Feb 7, 2017
When Robert Hammond first conceived of turning a disused elevated railway on Manhattan’s West Side into a high-design “linear park,” he thought it would attract maybe 300,000 visitors a year. He and co-founder Joshua David didn’t really think about what the High Line could do to the neighborhood, apart from adding a little extra breathing room.
“This was right after 9/11,” Hammond says almost two decades later, sitting in his glassy office perched above the now-famous planked pathway. On a February afternoon, walkers are admiring views of the Hudson River and park greenery hushed grey by winter. “People were worried about buildings falling apart, and whether the stock exchange would leave town,” he says. “New York’s future was not guaranteed.”
In 2016, seven years after it opened, nearly 8 million bodies would flock to the High Line—that’s more visitors than to any other destination in New York City. With those visitors came riches the park’s founders never predicted: Between the glossy condos, eateries, and museums that have flowered around its steel girders, the High Line is set to generate about $1 billion in tax revenues to the city over the next 20 years.
By these measures, the High Line is a runaway success. But by one critical metric, it is not. Locals aren’t the ones overloading the park, nor are locals all benefiting from its economic windfall. The High Line is bookended by two large public housing projects; nearly one third of residents in its neighborhood, Chelsea, are people of color. Yet anyone who’s ever strolled among the High Line’s native plants and cold-brew vendors knows its foot traffic is, as a recent City University of New York study found, “overwhelmingly white.” And most visitors are tourists, not locals.

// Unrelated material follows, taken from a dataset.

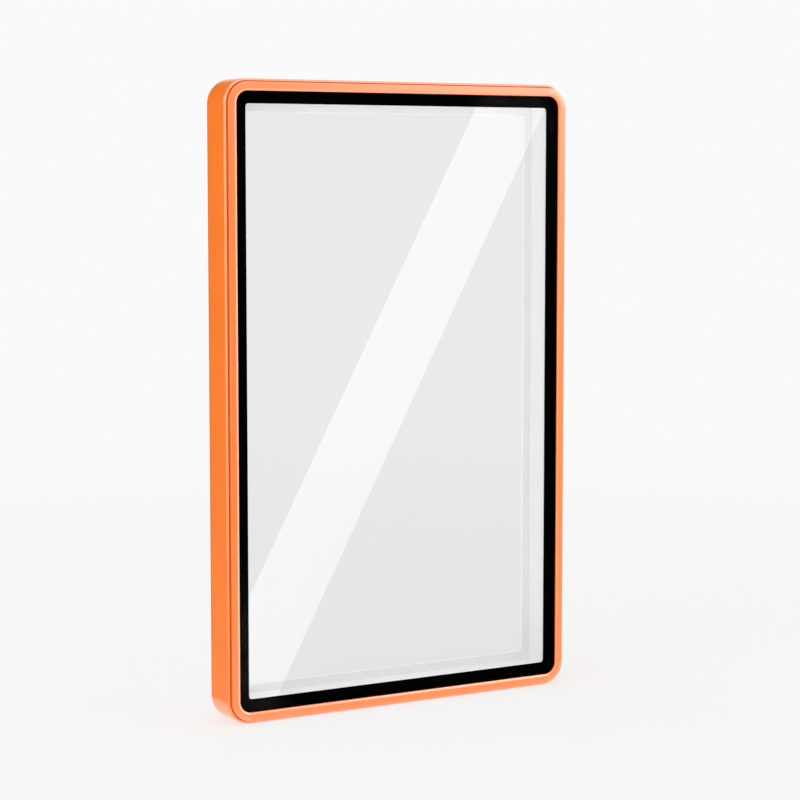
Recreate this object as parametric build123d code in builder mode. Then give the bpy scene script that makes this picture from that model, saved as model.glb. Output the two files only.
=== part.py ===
"""Display case for one graded trading card slab.

Two anodised aluminium frames, each with a clear window: a thin cover in front and a deeper case
behind it. The cover drops inside the rim of the case and is held by pairs of bar magnets. The slab
stands in a soft liner between the two windows.

The case stands on its lower edge. X is the width, Y the depth with the front at -Y, Z the height.
The origin is the middle of the base. Places across the depth are distances behind the front face,
and places across the width and height are insets from the case's outer faces.
"""

import os

from build123d import *

# ---------------------------------------------------------------- driving dimensions, millimetres

# The slab and the room it has
slab_width = 81.0
slab_height = 135.6
slab_thickness = 6.4
slab_side_clearance = 0.5
slab_depth_clearance = 0.4

# Walls round the slab, from the inside out
liner_wall = 1.0
liner_fit = 0.05
frame_wall = 4.3

# Corners, seen from the front
corner_radius = 5.6
sight_corner_radius = 0.8

# Cover: bezel, lip and the fingernail groove behind it
cover_setback = 0.7
bezel_width = 2.0
bezel_chamfer_width = 0.5
bezel_chamfer_depth = 0.15
window_recess = 0.3
lip_thickness = 0.35
lip_fillet = 0.2
groove_width = 0.45
groove_depth = 0.55

# Cover: the spigot that stands on the shoulder of the case, and the ledge under the window
spigot_clearance = 0.1
spigot_lead_in = 0.25
ledge_width = 1.3
ledge_thickness = 1.35

# Case: rim, back lip and outer edges
rim_wall = 0.6
rim_chamfer = 0.4
rim_lead_in = 0.1
back_lip_thickness = 1.25
back_lip_chamfer = 0.3
back_radius = 3.2

# Windows, the printed border and the bonding tapes
cover_window_thickness = 1.0
case_window_thickness = 1.5
window_clearance = 0.1
border_thickness = 0.1
border_overhang = 0.25
tape_thickness = 0.15
tape_margin = 0.15

# Liner: the flange that the slab's face rests on, and its gap to the cover
liner_flange_width = 2.0
liner_flange_thickness = 1.0
liner_mouth_chamfer = 0.4
liner_cover_gap = 0.3

# Magnets: bars in pockets, in pairs
magnet_length = 10.0
magnet_width = 2.0
magnet_thickness = 1.0
magnet_pocket_clearance = 0.05
magnet_face_recess = 0.05
magnet_inset = 2.6
magnet_corner_distance = 26.0

# ---------------------------------------------------------------------------------- worked out

# Insets from the outer faces
sight_inset = frame_wall + liner_wall
case_width = slab_width + 2 * (slab_side_clearance + sight_inset)
case_height = slab_height + 2 * (slab_side_clearance + sight_inset)
bezel_inset = cover_setback + bezel_width
groove_inset = cover_setback + groove_depth
spigot_inset = rim_wall + spigot_clearance
ledge_inset = bezel_inset + ledge_width
cover_window_inset = bezel_inset + window_clearance
border_inset = sight_inset + border_overhang
case_window_inset = frame_wall + window_clearance

# Depths behind the front face
rim_front = lip_thickness + groove_width
cover_window_back = window_recess + cover_window_thickness
border_back = cover_window_back + border_thickness
ledge_front = border_back + tape_thickness
cover_back = ledge_front + ledge_thickness
shoulder_front = cover_back
liner_front = border_back + liner_cover_gap
flange_front = cover_window_back + slab_thickness + slab_depth_clearance
case_window_front = flange_front + liner_flange_thickness
case_window_back = case_window_front + case_window_thickness
back_lip_front = case_window_back + tape_thickness
case_depth = back_lip_front + back_lip_thickness

# Magnet pockets
pocket_depth = magnet_thickness + magnet_face_recess
pocket_width = magnet_width + 2 * magnet_pocket_clearance
pocket_length = magnet_length + 2 * magnet_pocket_clearance
magnet_side_x = case_width / 2 - magnet_inset
magnet_end_z = case_height / 2 - magnet_inset
magnet_high_z = case_height / 2 - magnet_corner_distance

# Each magnet pair: place seen from the front about the middle of the case, and turn of the bar
UPRIGHT = 90
LEVEL = 0
magnet_places = {
    "left_high": (-magnet_side_x, magnet_high_z, UPRIGHT),
    "left_middle": (-magnet_side_x, 0, UPRIGHT),
    "left_low": (-magnet_side_x, -magnet_high_z, UPRIGHT),
    "right_high": (magnet_side_x, magnet_high_z, UPRIGHT),
    "right_middle": (magnet_side_x, 0, UPRIGHT),
    "right_low": (magnet_side_x, -magnet_high_z, UPRIGHT),
    "top": (0, magnet_end_z, LEVEL),
    "bottom": (0, -magnet_end_z, LEVEL),
}
magnet_locations = [Location((x, z, 0), (0, 0, turn)) for x, z, turn in magnet_places.values()]


def across(depth):
    """Plane across the case, `depth` behind its front face, seen from the front: X right, Z up."""
    origin = (0, depth - case_depth / 2, case_height / 2)
    return Plane(origin=origin, x_dir=(1, 0, 0), z_dir=(0, -1, 0))


def outline(inset, mode=Mode.ADD):
    """Rounded rectangle `inset` inside the case's outer faces, with its corners concentric."""
    radius = max(corner_radius - inset, sight_corner_radius)
    return RectangleRounded(case_width - 2 * inset, case_height - 2 * inset, radius, mode=mode)


# ------------------------------------------------------------------------------- cover: the frame

with BuildPart() as cover_frame:
    # The lip, whose front is the bezel
    with BuildSketch(across(lip_thickness)):
        outline(cover_setback)
    extrude(amount=lip_thickness)

    # The neck behind it, which is the floor of the fingernail groove
    with BuildSketch(across(rim_front)):
        outline(groove_inset)
    extrude(amount=groove_width)

    # The spigot that drops inside the rim of the case
    with BuildSketch(across(cover_back)):
        outline(spigot_inset)
    extrude(amount=cover_back - rim_front)

    # Rebate that takes the window from the front
    with BuildSketch(across(ledge_front)):
        outline(bezel_inset)
    extrude(amount=ledge_front, mode=Mode.SUBTRACT)

    # Opening inside the ledge
    with BuildSketch(across(cover_back)):
        outline(ledge_inset)
    extrude(amount=ledge_thickness, mode=Mode.SUBTRACT)

    # Broken edges: the bezel inside and out, and the end of the spigot
    bezel_face = cover_frame.faces().filter_by(Axis.Y).sort_by(Axis.Y)[0]
    bezel_rim = bezel_face.inner_wires().edges()
    chamfer(bezel_rim, bezel_chamfer_width, bezel_chamfer_depth, reference=bezel_face)
    bezel_face = cover_frame.faces().filter_by(Axis.Y).sort_by(Axis.Y)[0]
    fillet(bezel_face.outer_wire().edges(), lip_fillet)
    spigot_face = cover_frame.faces().filter_by(Axis.Y).sort_by(Axis.Y)[-1]
    chamfer(spigot_face.outer_wire().edges(), spigot_lead_in)

    # Pockets for the magnets, open to the rear
    with BuildSketch(across(cover_back)):
        with Locations(*magnet_locations):
            Rectangle(pocket_length, pocket_width)
    extrude(amount=pocket_depth, mode=Mode.SUBTRACT)

# ------------------------------------------------------------------------------ cover: the window

with BuildPart() as cover_window:
    with BuildSketch(across(cover_window_back)):
        outline(cover_window_inset)
    extrude(amount=cover_window_thickness)

# The black border printed on the back of the window, out to its edge
with BuildPart() as cover_window_border:
    with BuildSketch(across(border_back)):
        outline(cover_window_inset)
        outline(border_inset, mode=Mode.SUBTRACT)
    extrude(amount=border_thickness)

# The tape between the border and the ledge
with BuildPart() as cover_window_tape:
    with BuildSketch(across(ledge_front)):
        outline(cover_window_inset + tape_margin)
        outline(ledge_inset - tape_margin, mode=Mode.SUBTRACT)
    extrude(amount=tape_thickness)

# -------------------------------------------------------------------------------- case: the frame

with BuildPart() as case_frame:
    with BuildSketch(across(case_depth)):
        outline(0)
    extrude(amount=case_depth - rim_front)

    # The soft outer edge at the back, and the edge that catches light beside the groove
    back_face = case_frame.faces().filter_by(Axis.Y).sort_by(Axis.Y)[-1]
    fillet(back_face.edges(), back_radius)
    rim_face = case_frame.faces().filter_by(Axis.Y).sort_by(Axis.Y)[0]
    chamfer(rim_face.edges(), rim_chamfer)

    # Recess inside the rim for the spigot, down to the shoulder
    with BuildSketch(across(shoulder_front)):
        outline(rim_wall)
    extrude(amount=shoulder_front - rim_front, mode=Mode.SUBTRACT)

    # Cavity for the liner and the rear window, down to the back lip
    with BuildSketch(across(back_lip_front)):
        outline(frame_wall)
    extrude(amount=back_lip_front - shoulder_front, mode=Mode.SUBTRACT)

    # Opening through the back lip
    with BuildSketch(across(case_depth)):
        outline(sight_inset)
    extrude(amount=back_lip_thickness, mode=Mode.SUBTRACT)

    # Pockets for the magnets in the shoulder, open to the front
    with BuildSketch(across(shoulder_front + pocket_depth)):
        with Locations(*magnet_locations):
            Rectangle(pocket_length, pocket_width)
    extrude(amount=pocket_depth, mode=Mode.SUBTRACT)

    # Broken edges: the mouth of the rim and the opening at the back
    rim_face = case_frame.faces().filter_by(Axis.Y).sort_by(Axis.Y)[0]
    chamfer(rim_face.inner_wires().edges(), rim_lead_in)
    back_face = case_frame.faces().filter_by(Axis.Y).sort_by(Axis.Y)[-1]
    chamfer(back_face.inner_wires().edges(), back_lip_chamfer)

# ------------------------------------------------------------------------------- case: the window

with BuildPart() as case_window:
    with BuildSketch(across(case_window_back)):
        outline(case_window_inset)
    extrude(amount=case_window_thickness)

# The tape between the window and the back lip
with BuildPart() as case_window_tape:
    with BuildSketch(across(back_lip_front)):
        outline(case_window_inset + tape_margin)
        outline(sight_inset - tape_margin, mode=Mode.SUBTRACT)
    extrude(amount=tape_thickness)

# --------------------------------------------------------------------------------- case: the liner

with BuildPart() as slab_liner:
    # Wall round the edge of the slab, up to the back of the cover's window
    with BuildSketch(across(case_window_front)):
        outline(frame_wall + liner_fit)
        outline(sight_inset, mode=Mode.SUBTRACT)
    extrude(amount=case_window_front - liner_front)

    # Flange under the face of the slab
    with BuildSketch(across(case_window_front)):
        outline(sight_inset)
        outline(sight_inset + liner_flange_width, mode=Mode.SUBTRACT)
    extrude(amount=liner_flange_thickness)

    # Lead-in for the slab
    mouth_face = slab_liner.faces().filter_by(Axis.Y).sort_by(Axis.Y)[0]
    chamfer(mouth_face.inner_wires().edges(), liner_mouth_chamfer)

# ------------------------------------------------------------------------------------ the magnets

cover_magnets = {}
case_magnets = {}
for place, magnet_location in zip(magnet_places, magnet_locations):
    # In the cover, on the floor of its pocket and just below the end of the spigot
    with BuildPart() as cover_magnet:
        with BuildSketch(across(cover_back - magnet_face_recess)):
            with Locations(magnet_location):
                Rectangle(magnet_length, magnet_width)
        extrude(amount=magnet_thickness)
    cover_magnets[f"cover_magnet_{place}"] = cover_magnet

    # In the case, on the floor of its pocket and just below the shoulder
    with BuildPart() as case_magnet:
        with BuildSketch(across(shoulder_front + pocket_depth)):
            with Locations(magnet_location):
                Rectangle(magnet_length, magnet_width)
        extrude(amount=magnet_thickness)
    case_magnets[f"case_magnet_{place}"] = case_magnet

# ---------------------------------------------------------------------------------------- export

pieces = {
    "cover_frame": cover_frame,
    "cover_window": cover_window,
    "cover_window_border": cover_window_border,
    "cover_window_tape": cover_window_tape,
    **cover_magnets,
    "case_frame": case_frame,
    "case_window": case_window,
    "case_window_tape": case_window_tape,
    "slab_liner": slab_liner,
    **case_magnets,
}

os.makedirs("parts", exist_ok=True)
for name, piece in pieces.items():
    piece.part.label = name
    export_step(piece.part, f"parts/{name}.step")
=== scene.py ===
"""Looks of a magnetic display case for one graded trading card slab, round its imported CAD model.

Lengths are metres in the model's own frame: X is the width, Y the depth with the front at -Y and Z
the height, with the origin in the middle of the base. A frame's section is drawn from insets, which
count inwards from the case's outer faces, and depths, which count back from its front face.
"""

import math
from functools import partial

import bpy
from bpy.props import FloatProperty, FloatVectorProperty, IntProperty, PointerProperty
from mathutils import Matrix, Vector


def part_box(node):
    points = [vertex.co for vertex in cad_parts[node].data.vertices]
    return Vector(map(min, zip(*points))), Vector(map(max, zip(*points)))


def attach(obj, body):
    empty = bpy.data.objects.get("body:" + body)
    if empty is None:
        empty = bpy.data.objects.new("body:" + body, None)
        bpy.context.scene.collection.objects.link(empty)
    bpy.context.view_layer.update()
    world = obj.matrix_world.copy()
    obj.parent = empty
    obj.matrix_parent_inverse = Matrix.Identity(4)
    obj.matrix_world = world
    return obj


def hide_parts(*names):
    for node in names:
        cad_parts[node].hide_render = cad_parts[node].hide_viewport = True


bl_info = {
    "name": "Card Slab Display Case",
    "version": (1, 0, 0),
    "blender": (4, 5, 0),
    "location": "3D View > Sidebar > Display Case",
    "description": "Builds a card slab display case's finished pieces, its studio and camera",
    "category": "Object",
}

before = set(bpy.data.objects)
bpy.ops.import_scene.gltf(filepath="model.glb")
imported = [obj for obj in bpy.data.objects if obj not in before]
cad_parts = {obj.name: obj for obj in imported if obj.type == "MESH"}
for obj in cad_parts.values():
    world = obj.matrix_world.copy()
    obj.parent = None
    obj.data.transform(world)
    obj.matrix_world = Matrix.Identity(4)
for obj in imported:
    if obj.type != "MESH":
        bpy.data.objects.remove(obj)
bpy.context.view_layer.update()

MM = 0.001
QUARTER_TURN = math.pi / 2
# Vertices nearer than this, in metres, are one
MERGE_DISTANCE = 1e-6

# How far the cutter of a magnet's pocket stands out of the face that it cuts
POCKET_CUTTER_REACH = 0.4 * MM
# An edge that turns more than the first is bevelled, and more than the second creases a frame
BEVEL_ANGLE = math.radians(40)
CREASE_ANGLE = math.radians(35)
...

“We were from the community. We wanted to do it for the neighborhood,” says Hammond, who is now the executive director of Friends of the High Line, the nonprofit that funds, maintains, programs, and built the space (New York City owns it, and the parks department helps manage it). “Ultimately, we failed.”
Now he’s course-correcting. Hammond is striving to bring in more diverse park-goers to the High Line’s narrow pathways, and to new public spaces around America. On top of changes to how FHL engages with neighbors, Hammond has founded the High Line Network, a coalition of designers and planners building “adaptive reuse” parks in the High Line mold. Leaders from 17 projects at different stages of life in the U.S. and Canada—think Atlanta’s rails-to-trail BeltLine, Dallas’ highway cap park, and the 51-mile L.A. River overhaul—have been meeting over the past year to share insights on how to turn disused infrastructure into bustling public amenities.
A lot of the conversation focuses on nuts-and-bolts topics, like capital financing and marketing strategies, attendees say. But at every convening (there have been four since June, in New York, D.C., Toronto, and Houston), Hammond and others have opened up the question of equity—“sort of like a Trojan Horse,” he says—and driven at it hard, to figure out strategies for keeping public parks inclusive.
It’s harder than it should be, and the stakes are much higher than visitor statistics. The network of project leaders is tackling a long overdue conversation about how to improve neglected neighborhoods, without pushing away the very people they intend to serve.